Кухня, как и вся папина квартира, была отремонтирована в полном соответствии со вкусами новой хозяйки. Здесь теперь было броско, модно, современно, престижно, дорого… можно продолжить описательный ряд. По мнению Азалии, квартира теперь «приведена в нормальный вид». А мне стало постоянно казаться, будто я нахожусь в салоне интерьеров. Или на съёмках сериала про жизнь богатых и знаменитых.

И всюду, на всех мало-мальски пригодных поверхностях, стояли свечи, свечки и свечечки. Большие и маленькие. Разноцветные, в тяжёлых подсвечниках и на изящных подставках. Ароматизированные, необычной формы, самые простые.
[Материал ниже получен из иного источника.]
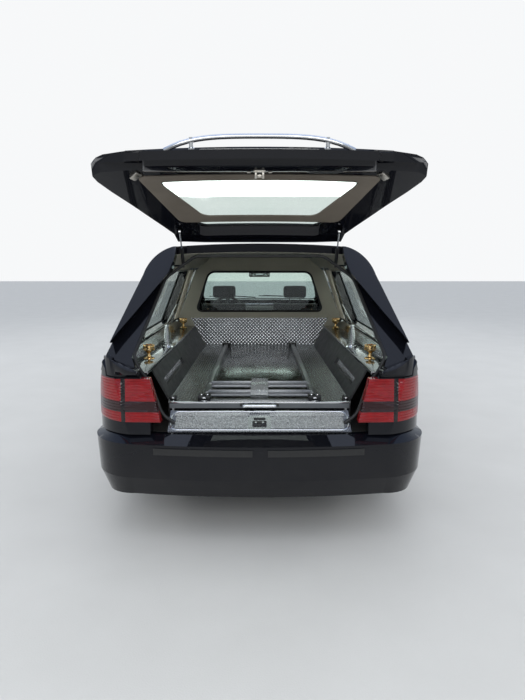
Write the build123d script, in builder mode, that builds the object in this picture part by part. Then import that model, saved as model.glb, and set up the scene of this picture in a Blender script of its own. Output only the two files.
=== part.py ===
import os
from math import atan2, cos, degrees, hypot, radians, sin

from build123d import *

os.makedirs("parts", exist_ok=True)

# Driving sizes in millimetres. A station is a distance forward of the rear bumper's face.
WHEELBASE = 3570
REAR_OVERHANG = 1184
FRONT_OVERHANG = 822
BODY_WIDTH = 1799
SILL_HEIGHT = 190
BELT_HEIGHT = 930
ROOF_HEIGHT = 1528
HEADER_DROP = 88
TRACK = 1536
TYRE_RADIUS = 320
TYRE_WIDTH = 215
RIM_RADIUS = 205
HUB_RADIUS = 60

REAR_AXLE = REAR_OVERHANG
FRONT_AXLE = REAR_AXLE + WHEELBASE
NOSE = FRONT_AXLE + FRONT_OVERHANG
HALF_WIDTH = BODY_WIDTH / 2

# The walls: an outer skin, a flange behind it that the doors close on, and the whole depth.
SKIN_DEPTH = 30
FLANGE_DEPTH = 36
WALL_DEPTH = 75
ROOF_DEPTH = 40
WING_DEPTH = 28
PANEL_GAP = 7
SEAT_GAP = 0.3

# The tailgate: its hinge line, how far it stands open, and its shape when shut.
TAILGATE_AXIS = (760, 1455)
TAILGATE_OPEN = 73.6
TAILGATE_DEPTH = 52
TAILGATE_LIP = 700
TAIL_BELT = 125
TAIL_FOOT = (90, 590)
TAIL_ROOF = (651, 1501)
TAIL_SAG = 45
ROOF_END = 724
HINGE_CLEAR = 82


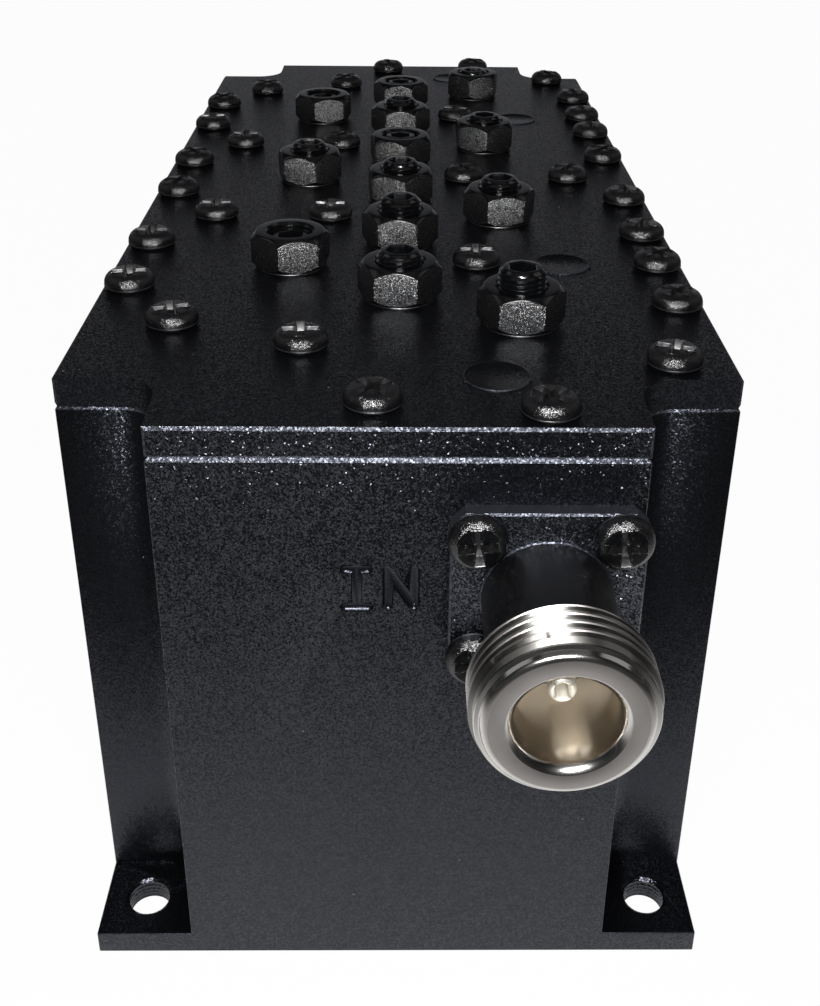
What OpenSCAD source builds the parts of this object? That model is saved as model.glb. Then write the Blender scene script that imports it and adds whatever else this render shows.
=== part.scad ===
// Coaxial cavity band-pass filter: a milled housing with seven resonator posts in a zigzag,
// a screwed lid that carries the tuning screws, and a threaded coaxial socket on each end.
// The input end faces -Y, the lid faces +Z, and the origin is the middle of the base.

/* [Housing] */
// Width of the housing and the lid
body_w = 63.5; // [60:0.5:75]
// Length of the housing and the lid
body_l = 143; // [125:0.5:170]
// Height of the housing without its lid
housing_h = 60.5; // [58:0.5:75]
// Thickness of the cavity floor
floor_t = 6; // [5.5:0.5:9]
// Thickness of the long side walls
side_wall_t = 5.85; // [5:0.05:8]
// Thickness of the end walls that carry the connectors
end_wall_t = 9.2; // [8.5:0.1:10]
// Thickness of the walls between neighbouring cavities
divider_t = 5; // [4:0.5:7]
// Corner radius of the milled cavities
pocket_r = 5; // [2:0.5:6]
// Width of the notch that frees each foot
notch_w = 9.95; // [8:0.05:10.5]
// Length of that notch, along the housing
notch_l = 9.65; // [8:0.05:10.5]
// Radius of the inner corner of a notch
notch_r = 4; // [1:0.5:6]
// Wall kept between a notch and a cavity
notch_wall_t = 3; // [2:0.5:4]
// Thickness of the feet
foot_t = 2.65; // [2:0.05:5]
// Diameter of the hole in each foot
foot_hole_d = 4.3; // [3:0.1:5.5]
// Distance of a foot hole from the side of the housing
foot_hole_side = 4.65; // [3.5:0.05:5.5]
// Distance of a foot hole from the end of the housing
foot_hole_end = 5; // [3.5:0.05:5.5]

/* [Lid] */
// Thickness of the lid
lid_t = 3; // [2:0.5:5]
// Diameter of the plugs pressed into the lid
plug_d = 6.2; // [4:0.1:7]
// Thickness of those plugs
plug_t = 1.5; // [0.8:0.1:1.8]
// Distance of the end plugs from the end of the lid
plug_end = 10.2; // [9:0.1:12]
// Distance of the end plugs from the middle line
plug_x = 9; // [6:0.1:10]

/* [Resonators] */
// How far each cavity reaches past the middle line, which opens the windows between them
pocket_overlap = 1.5; // [0.5:0.1:2.5]
// Outer diameter of a resonator post
pole_d = 10; // [9:0.1:12]
// Inner diameter of a resonator post
pole_bore_d = 7; // [6.5:0.1:7.6]
// Height of a resonator post
pole_h = 46; // [40:0.5:50]
// Thickness of the closed foot of a post
pole_base_t = 4; // [3:0.5:6]

/* [Tuning] */
// Thread diameter of the tuning screws
tune_d = 5; // [4:0.1:5.5]
// Length of the resonator tuning screws
tune_l = 20; // [16:0.5:26]
// Length of the coupling tuning screws
coupling_l = 24; // [16:0.5:30]
// How much wider the coupling screws are spaced than the resonators
coupling_spread = 0.47; // [0:0.01:1]
// Width of the lock nuts across their flats
nut_af = 7.8; // [7.5:0.1:8.2]
// Height of the lock nuts
nut_h = 4; // [2.5:0.1:5]
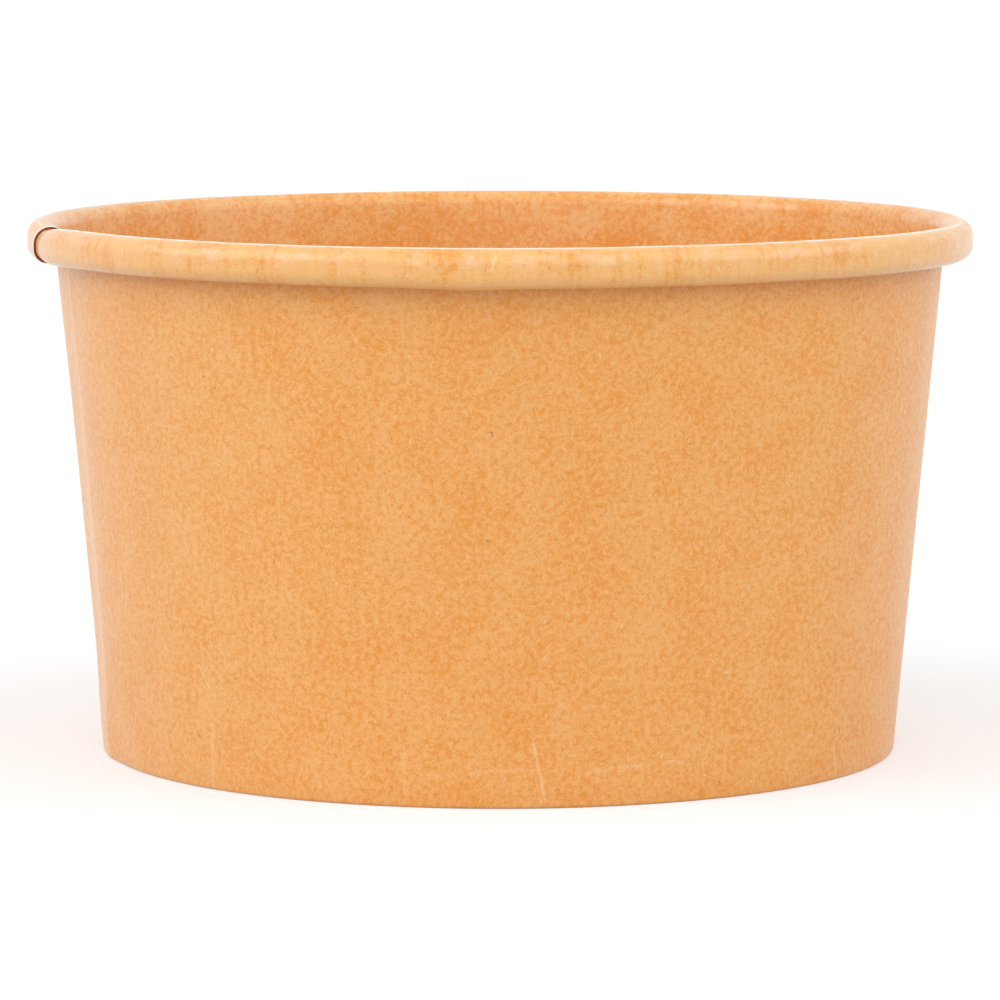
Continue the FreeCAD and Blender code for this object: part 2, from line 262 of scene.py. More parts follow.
class Finish:
    """One material's nodes, added from the surface's own map inward to the shader."""

    def __init__(self, name):
        self.material = bpy.data.materials.new(name)
        self.material.use_nodes = True
        self.tree = self.material.node_tree
        self.tree.nodes.clear()

    def add(self, kind, settings=None, feeds=None):
        """Adds a node, sets its own settings, and sets or joins its inputs."""
        node = self.tree.nodes.new(kind)
        for name, value in (settings or {}).items():
            setattr(node, name, value)
        for name, value in (feeds or {}).items():
            socket = node.inputs[name]
            if isinstance(value, bpy.types.NodeSocket):
                self.tree.links.new(value, socket)
            else:
                socket.default_value = value
        return node

    def sum(self, kind, first, second=0.0, third=0.0, clamp=False):
        node = self.add("ShaderNodeMath", {"operation": kind, "use_clamp": clamp},
                        {0: first, 1: second, 2: third})
        return node.outputs[0]

    def vector(self, kind, first, second=(0.0, 0.0, 0.0)):
        node = self.add("ShaderNodeVectorMath", {"operation": kind}, {0: first, 1: second})
        return node.outputs["Value" if kind in ("DOT_PRODUCT", "LENGTH") else "Vector"]

    def stretch(self, place, along, up):
        return self.vector("MULTIPLY", place, (along, up, 1.0))

    def shift(self, place, along, up):
        return self.vector("ADD", place, (along, up, 0.0))

    def fade(self, value, start, end, low=0.0, high=1.0):
        """Runs smoothly from low to high as the value goes from start to end."""
        node = self.add("ShaderNodeMapRange", {"interpolation_type": "SMOOTHSTEP"},
                        {"Value": value, "From Min": start, "From Max": end,
                         "To Min": low, "To Max": high})
        return node.outputs["Result"]

    def swing(self, field, amount, base):
        """Adds to a base what a field gives as it swings round one half."""
        return self.sum("MULTIPLY_ADD", self.sum("SUBTRACT", field, 0.5), amount, base)

    def grey(self, value, kind="ShaderNodeCombineColor"):
        """One value on all three channels."""
        return self.add(kind, {}, {0: value, 1: value, 2: value}).outputs[0]

    def noise(self, place, scale, detail=1.0, roughness=0.5):
        return self.add("ShaderNodeTexNoise", {"noise_dimensions": "2D"},
                        {"Vector": place, "Scale": scale, "Detail": detail,
                         "Roughness": roughness})

    def waver(self, place, scale, reach, detail):
        """A shift that wanders over the map by up to about half its reach."""
        field = self.noise(place, scale, detail=detail).outputs["Color"]
        centred = self.vector("SUBTRACT", field, (0.5, 0.5, 0.5))
        return self.vector("MULTIPLY", centred, (reach, reach, 0.0))

    def blend(self, share, first, second, kind="MIX"):
        node = self.add("ShaderNodeMix", {"data_type": "RGBA", "blend_type": kind},
                        {0: share, 6: first, 7: second})
        return node.outputs[2]


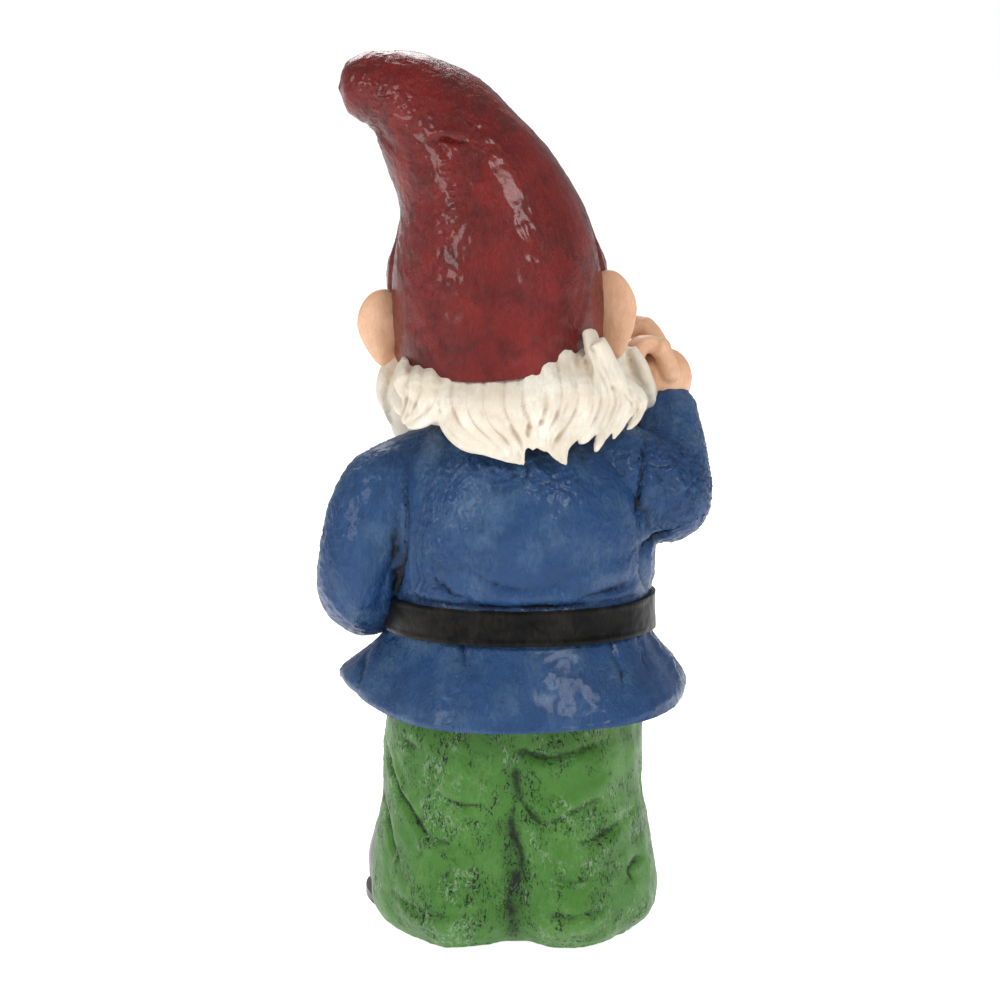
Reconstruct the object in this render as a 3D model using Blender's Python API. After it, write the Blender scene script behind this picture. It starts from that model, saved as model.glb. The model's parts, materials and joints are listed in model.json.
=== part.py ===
"""Garden gnome: a hollow cast-resin figure, split into the castings that it is bonded from.

Metres, +Z up, the gnome faces -Y and its own left hand is at +X. The origin is on the floor, at the
middle of the closing plate. Every organic shape is either a loft (rings of vertices extruded along a
row of stations) or clay (primitives fused by a voxel remesh). Neighbouring castings are then cut to
each other with a bond line between them.
"""

import math

import bmesh
import bpy
from mathutils import Matrix, Vector

# ---------------------------------------------------------------- driving dimensions
BOND = 0.0003  # clearance that two neighbouring castings keep for the adhesive
WALL = 0.005  # wall of the slush-cast shells
HAT_WALL = 0.004
SEGMENTS = 28  # vertices round a body ring
FRONT = Vector((0, -1, 0))

BELT_BOTTOM, BELT_TOP = 0.1400, 0.1560
BELT_THICK = 0.0028
HEM_Z = 0.1055
TROUSER_TOP = BELT_BOTTOM
PLATE_THICK = 0.005
PLUG_RADIUS = 0.0095
PLUG_PLACE = Vector((0.024, 0.014, 0))

# The head leans 3.5 degrees to the gnome's left, about its own middle.
HEAD_PLACE = Vector((0.0065, -0.001, 0.270))
HEAD_POSE = Matrix.Translation(HEAD_PLACE) @ Matrix.Rotation(math.radians(3.5), 4, "Y")
EAR_SPAN = 0.0515
EYE_SPAN = 0.0150

# A station is (x, y, z, half width, depth towards the front, depth towards the back).
TROUSERS = [
    (-0.0005, 0, 0.0010, 0.0560, 0.0500, 0.0440),
    (-0.0005, 0, 0.0120, 0.0655, 0.0560, 0.0520),
    (-0.0005, 0, 0.0350, 0.0640, 0.0550, 0.0510),
    (0.0000, 0, 0.0650, 0.0595, 0.0540, 0.0500),
    (-0.0005, 0, 0.0950, 0.0585, 0.0550, 0.0510),
    (-0.0030, 0, TROUSER_TOP, 0.0534, 0.0564, 0.0499),
]
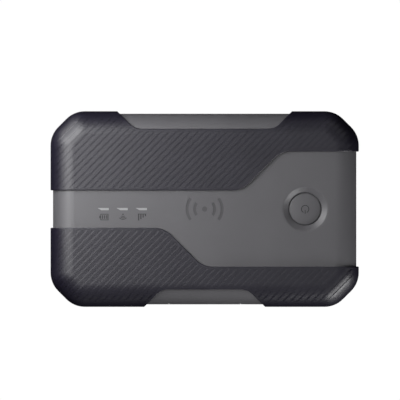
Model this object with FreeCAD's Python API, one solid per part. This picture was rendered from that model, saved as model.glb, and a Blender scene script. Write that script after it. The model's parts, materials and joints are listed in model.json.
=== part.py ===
import FreeCAD, Part
import math
import os

from FreeCAD import Vector

# Rugged mobile hotspot: a flat, pillow-edged battery router for a bag or a vehicle, lying on its back.
# Millimetres. +X runs along its length and +Y across it, with the power button at the +X end.
# +Z is out of the front face. The origin is at the middle of the rear face, on the table.

# ---- driving dimensions -------------------------------------------------------------------------
LENGTH = 130.0
WIDTH = 82.5
THICKNESS = 24.0
CORNER_LEG = 9.9  # how much the 45 degree corner takes off each side
CORNER_R = 11.0  # round between a side and the cut corner
ROLL_R = 10.05  # round from the side to the front and rear faces

# Evenly inset skins of the pillow body, measured from its outermost surface
CASE_INSET = 1.05  # hard case; the rubber bumpers stand this much proud of it
SEAT_INSET = 1.85  # seat sunk in the case, which the bumpers are moulded on
CAVITY_INSET = 3.45
RIDGE_CREST = 0.08  # the ridges stop this far below a bumper's plain border
RIDGE_INSET = 0.25  # floor of the grooves between them
RIDGE_PITCH = 2.15
RIDGE_GAP = 0.5  # width of a groove
RIDGE_MARGIN = 1.0  # width of the plain border
RIDGE_REACH = 4.5  # how far down from the front or rear face the ridges go; the sides are plain
BUMPER_ROUND = 0.35  # softened edge where a bumper stands proud of the case

PARTING_Z = 5.6  # the rear shell is a shallow tray, the front shell a deep tub
BUMPER_GAP = 0.1  # each side of the parting line

# Plan of the hard band between the two bumpers
BAND_HALF_NARROW = 7.9  # at the -X end
BAND_HALF_WIDE = 24.25  # at the +X end
UPPER_BEND_X = 15.85  # where the upper edge starts to widen, at 45 degrees
LOWER_BEND_X = -17.0
BAND_R = 10.0
# Notches in the bumpers on the two long sides
NOTCH_Y = 33.8
UPPER_NOTCH_HALF = 29.4
LOWER_NOTCH_HALF = 18.05
NOTCH_R = 7.0

# Power button
BUTTON_X = 42.3
BUTTON_R = 6.65
BUTTON_GAP = 0.3
BUTTON_TRAVEL = 0.5
DISH_R = 9.6
DISH_DEPTH = 1.7
DISH_RIM = 0.35  # half the width of the dish's softened rim
DOME_RISE = 0.6
CAP_PROUD = 0.3  # how far the cap's edge stands above the dish's inner edge
CAP_CEILING = 20.9  # top of the hollow under the cap
FLANGE_R = 8.0
FLANGE_Z = (19.65, THICKNESS - CAVITY_INSET - 0.1)
COLLAR_R = (8.9, 10.0)
RETAINER_Z = (17.7, 18.4)
STEM_R = 1.8
PLUNGER_TOP = 18.0

# Status lights
LED_X = (-42.7, -34.75, -26.65)
LED_BAR = (4.5, 0.85)
LED_SLANT = 1.5  # how much of a bar's length its slanted end takes

# Debossed marks
MARK_DEPTH = 0.2
MARK_DOT_R = 1.15
MARK_ARC_R = (4.2, 7.4)
MARK_STROKE = 1.3
MARK_SPAN = 38.0  # degrees each side of the X axis
POWER_RING_R = (1.35, 1.75)
POWER_GAP_HALF = 0.65
POWER_DEPTH = 0.15

# Joint between the two shells
GROOVE_INSET = (3.67, 4.67)  # the gasket's groove
GROOVE_DEPTH = 0.7
LIP_INSET = (5.3, 6.3)  # the rear shell's lip, inside the front shell
LABEL = ((25.5, 55.5), (-16.0, 16.0))

# Levels inside
BATTERY_Z = (4.3, 10.5)
FRAME_Z = (10.7, 11.7)
BOARD_Z = (15.2, 16.2)
CAN_TOP = 18.2
PLATE_Z = (20.0, 20.5)

# Plans of what is inside
BATTERY_X = (-46.0, 42.0)
BATTERY_Y = (-26.0, 26.0)
CANS = {"modem": ((-20, 14), (-15, 15)), "wifi": ((-50, -24), (5.5, 15)), "power": ((-44, -24), (-26, -6))}
FLEX_INSET = CAVITY_INSET + 0.2  # printed antennas, against the case's inner wall
CARRIER_INSET = FLEX_INSET + 0.15

# Port bay in the -Y side, behind a hinged door
PORT_Z = 13.3
USB_X = -8.0
RESET_X = 8.0
DOOR_HALF = 15.0
DOOR_Z = (8.0, 16.8)
DOOR_INNER_Y = -38.5
BAY_HALF = 19.0
BAY_FLOOR_Y = -38.1
USB_MOUTH_Y = -36.4
USB_END_Y = -29.0
BAY_INNER_Y = -34.6
HINGE_Y = -38.75
HINGE_Z = 8.0
BARREL_R = 1.1
EAR_X = (8.0, 10.6)  # the case's two knuckles, each between two of the door's
PIN_R = 0.5

# SIM tray in the +Y side
SIM_X = 11.9
SIM_Z = 14.55
TRAY_HEAD = (16.0, 3.4)
TRAY_W = 14.0

# Fasteners
CASE_SCREWS = [(-52.0, -31.0), (52.0, -31.0), (-52.0, 31.0), (52.0, 31.0), (0.0, 29.5), (0.0, -29.5)]
BOARD_SCREWS = [(-48.0, -19.0), (24.0, -19.0), (-48.0, 19.0), (24.0, 19.0)]
POST_R = 3.2
SCREW_SEAT_Z = 3.6
SEAL_T = 0.4
HEAD_R = 1.9
HEAD_H = 1.3
SHANK_R = 0.98
HEAD_WELL_R = 3.0  # hole in a rear bumper for a screw's head and its driver
PAD_R = 5.0  # plain round pad about that hole, part of what the device rests on

FAR = 80.0  # past every part
CLEAR = 0.05


# ---- shape helpers ------------------------------------------------------------------------------
def box(x, y, z):
    """A box from three (low, high) pairs."""
    return Part.makeBox(x[1] - x[0], y[1] - y[0], z[1] - z[0], Vector(x[0], y[0], z[0]))


def post(radius, x, y, z):
    """An upright cylinder between two levels."""
    return Part.makeCylinder(radius, z[1] - z[0], Vector(x, y, z[0]))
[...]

– Динуша, ты ведь теперь опять сюда переберешься? – тётя Нелли совершенно по-отцовски сдвинула брови, так что между ними пролегла вертикальная складка. Сняла очки, и её глаза сразу стали казаться меньше, а лицо моложе.

Не успела я рта раскрыть, как Азалия тут же встряла со своей репликой:

– А как же? Зачем деньги на съемное жилье тратить? Которых, между прочим, и нет…

Деньги за мою квартиру платил отец. Кроме того, каждый месяц, с тех пор, как я поступила в институт, переводил мне на карточку определённую сумму. И продолжал помогать деньгами до последнего времени. Моей институтской зарплаты хватило бы ровно на три недели проживания в арендованной квартире, при этом на еду, бензин и прочее уже ничего не оставалось бы. Конечно, деньги у меня пока были, тратила я всегда мало, однако снимать жилье в сложившейся ситуации было непозволительной роскошью.

И, конечно, Азалия не преминула об этом напомнить.

Я разозлилась, но как-то вяло: энергии на сильные эмоции не хватало. Надо было крикнуть: «Не будь тебя, наглая ты стерва, не было бы и ссоры с отцом, и уходить из дому мне бы не понадобилось, и вообще, папа, может, был бы жив!»

Вместо этого я тихо – правда, как мне казалось, с некоторым вызовом пробормотала:

– Конечно, я сюда перееду. Это же и мой дом.